• _What is being asked_: Return the count of lines that hold the string "scene", with no other words.

• _Rows from a 3D modeling dataset_:
* * *
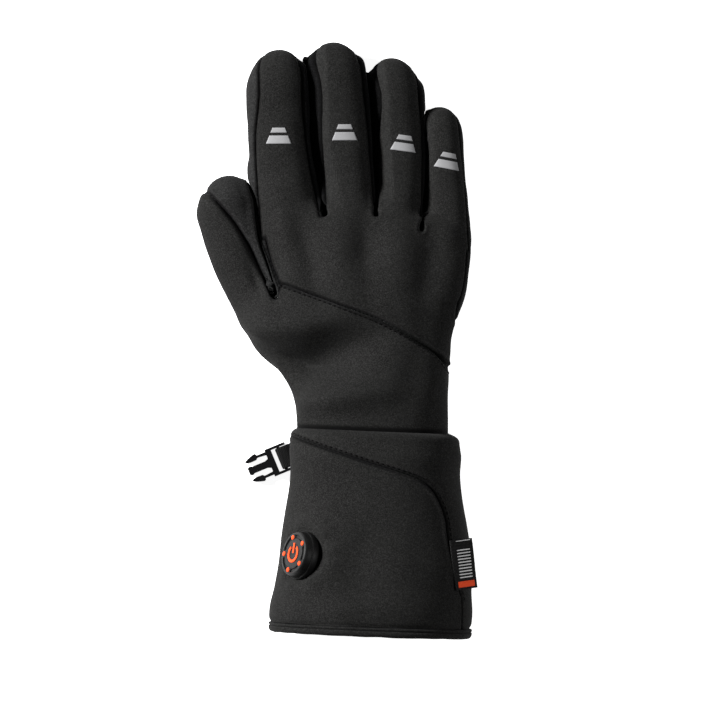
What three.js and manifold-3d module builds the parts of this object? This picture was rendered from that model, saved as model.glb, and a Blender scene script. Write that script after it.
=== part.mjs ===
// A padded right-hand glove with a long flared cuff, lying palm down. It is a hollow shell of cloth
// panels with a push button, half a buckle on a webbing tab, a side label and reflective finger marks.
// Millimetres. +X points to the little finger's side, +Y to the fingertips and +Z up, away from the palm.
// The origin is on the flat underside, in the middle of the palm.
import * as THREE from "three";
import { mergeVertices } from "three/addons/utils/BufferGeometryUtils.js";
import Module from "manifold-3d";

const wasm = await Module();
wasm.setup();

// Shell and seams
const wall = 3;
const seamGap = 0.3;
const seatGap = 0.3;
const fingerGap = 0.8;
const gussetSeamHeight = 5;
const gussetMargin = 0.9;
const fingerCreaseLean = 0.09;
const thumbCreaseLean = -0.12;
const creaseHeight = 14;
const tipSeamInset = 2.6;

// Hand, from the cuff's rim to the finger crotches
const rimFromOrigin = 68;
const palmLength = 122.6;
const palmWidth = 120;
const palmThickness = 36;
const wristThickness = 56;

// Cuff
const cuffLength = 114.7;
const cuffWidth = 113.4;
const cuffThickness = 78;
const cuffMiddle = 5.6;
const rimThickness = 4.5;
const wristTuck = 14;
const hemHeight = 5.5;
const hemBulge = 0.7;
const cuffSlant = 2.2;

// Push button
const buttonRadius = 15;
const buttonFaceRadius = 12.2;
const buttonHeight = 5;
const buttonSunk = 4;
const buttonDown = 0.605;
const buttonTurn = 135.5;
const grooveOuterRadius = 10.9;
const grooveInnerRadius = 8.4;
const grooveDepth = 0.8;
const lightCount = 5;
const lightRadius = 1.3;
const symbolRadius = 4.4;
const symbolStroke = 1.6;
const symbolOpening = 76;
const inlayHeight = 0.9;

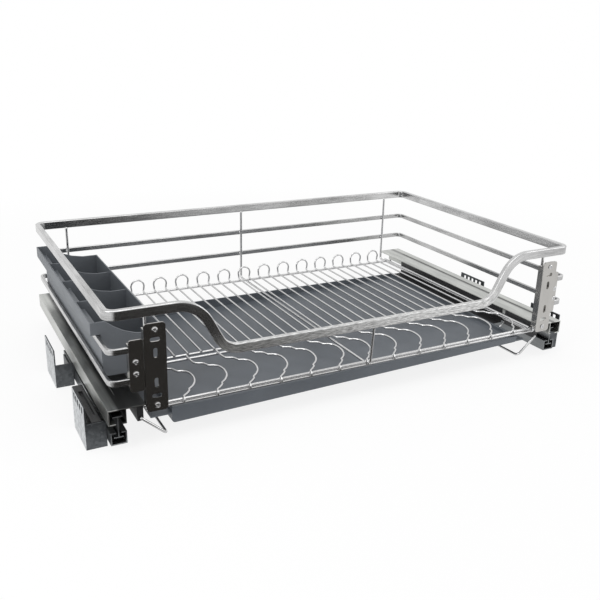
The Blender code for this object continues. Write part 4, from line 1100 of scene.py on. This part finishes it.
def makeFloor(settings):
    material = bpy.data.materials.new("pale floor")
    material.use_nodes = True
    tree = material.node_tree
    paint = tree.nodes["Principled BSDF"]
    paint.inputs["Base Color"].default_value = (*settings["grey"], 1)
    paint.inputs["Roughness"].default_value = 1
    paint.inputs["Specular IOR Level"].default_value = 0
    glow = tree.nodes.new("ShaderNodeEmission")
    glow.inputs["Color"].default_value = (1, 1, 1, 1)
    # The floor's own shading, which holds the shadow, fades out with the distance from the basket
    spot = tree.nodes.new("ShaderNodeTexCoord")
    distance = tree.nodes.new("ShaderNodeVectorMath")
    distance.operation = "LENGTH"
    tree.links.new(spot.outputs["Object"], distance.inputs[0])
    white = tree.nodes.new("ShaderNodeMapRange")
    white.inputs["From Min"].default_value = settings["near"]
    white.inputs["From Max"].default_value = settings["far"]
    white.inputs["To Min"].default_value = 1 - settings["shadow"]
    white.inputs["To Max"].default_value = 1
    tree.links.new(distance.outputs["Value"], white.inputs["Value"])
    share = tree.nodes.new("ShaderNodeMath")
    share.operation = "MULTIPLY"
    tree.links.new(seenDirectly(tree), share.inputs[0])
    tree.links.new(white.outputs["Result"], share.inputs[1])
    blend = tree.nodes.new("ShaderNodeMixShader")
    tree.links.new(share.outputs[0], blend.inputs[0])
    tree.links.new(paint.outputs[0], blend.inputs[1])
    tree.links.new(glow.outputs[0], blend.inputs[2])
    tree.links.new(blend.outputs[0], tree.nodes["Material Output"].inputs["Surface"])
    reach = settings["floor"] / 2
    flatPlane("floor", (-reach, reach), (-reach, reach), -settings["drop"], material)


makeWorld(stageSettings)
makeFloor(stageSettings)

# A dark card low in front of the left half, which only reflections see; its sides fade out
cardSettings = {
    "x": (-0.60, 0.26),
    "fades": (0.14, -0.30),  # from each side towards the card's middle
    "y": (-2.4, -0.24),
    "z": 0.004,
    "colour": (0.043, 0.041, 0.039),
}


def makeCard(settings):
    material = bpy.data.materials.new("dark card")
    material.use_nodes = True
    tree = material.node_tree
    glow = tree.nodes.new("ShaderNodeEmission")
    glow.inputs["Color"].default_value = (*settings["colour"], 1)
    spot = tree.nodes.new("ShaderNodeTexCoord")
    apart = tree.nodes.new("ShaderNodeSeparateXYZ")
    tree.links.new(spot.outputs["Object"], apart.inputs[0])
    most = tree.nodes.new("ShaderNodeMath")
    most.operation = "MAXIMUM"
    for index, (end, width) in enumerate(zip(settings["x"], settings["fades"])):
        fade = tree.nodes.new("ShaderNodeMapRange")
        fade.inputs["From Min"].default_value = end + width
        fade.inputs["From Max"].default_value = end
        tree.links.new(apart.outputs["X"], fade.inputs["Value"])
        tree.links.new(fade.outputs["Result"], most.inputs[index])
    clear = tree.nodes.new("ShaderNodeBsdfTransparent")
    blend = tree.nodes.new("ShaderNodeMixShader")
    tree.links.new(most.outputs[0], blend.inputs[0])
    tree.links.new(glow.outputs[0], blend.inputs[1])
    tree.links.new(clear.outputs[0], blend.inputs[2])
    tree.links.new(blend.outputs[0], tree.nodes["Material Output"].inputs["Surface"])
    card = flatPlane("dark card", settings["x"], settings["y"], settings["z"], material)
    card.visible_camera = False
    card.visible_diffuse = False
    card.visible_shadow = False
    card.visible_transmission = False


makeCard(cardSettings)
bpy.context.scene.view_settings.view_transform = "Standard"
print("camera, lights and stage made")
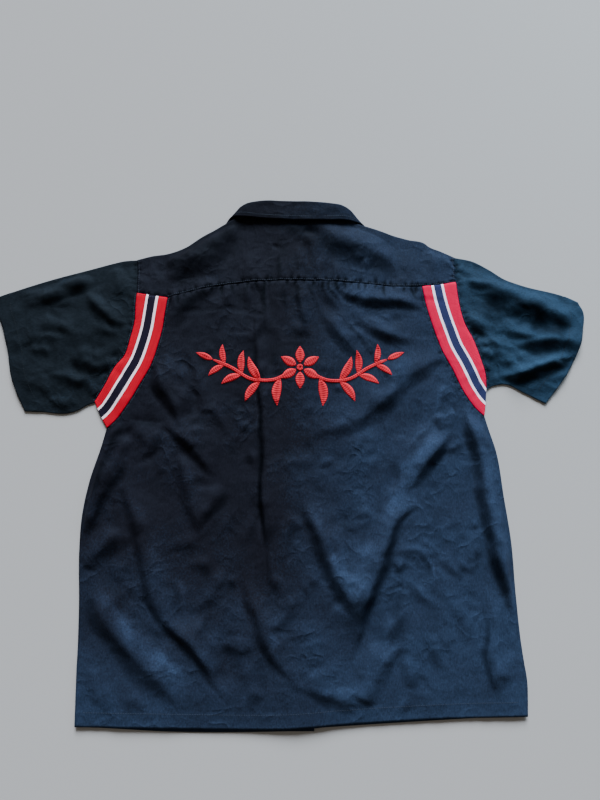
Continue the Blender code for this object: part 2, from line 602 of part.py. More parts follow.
* * *
• _Complete output_: 3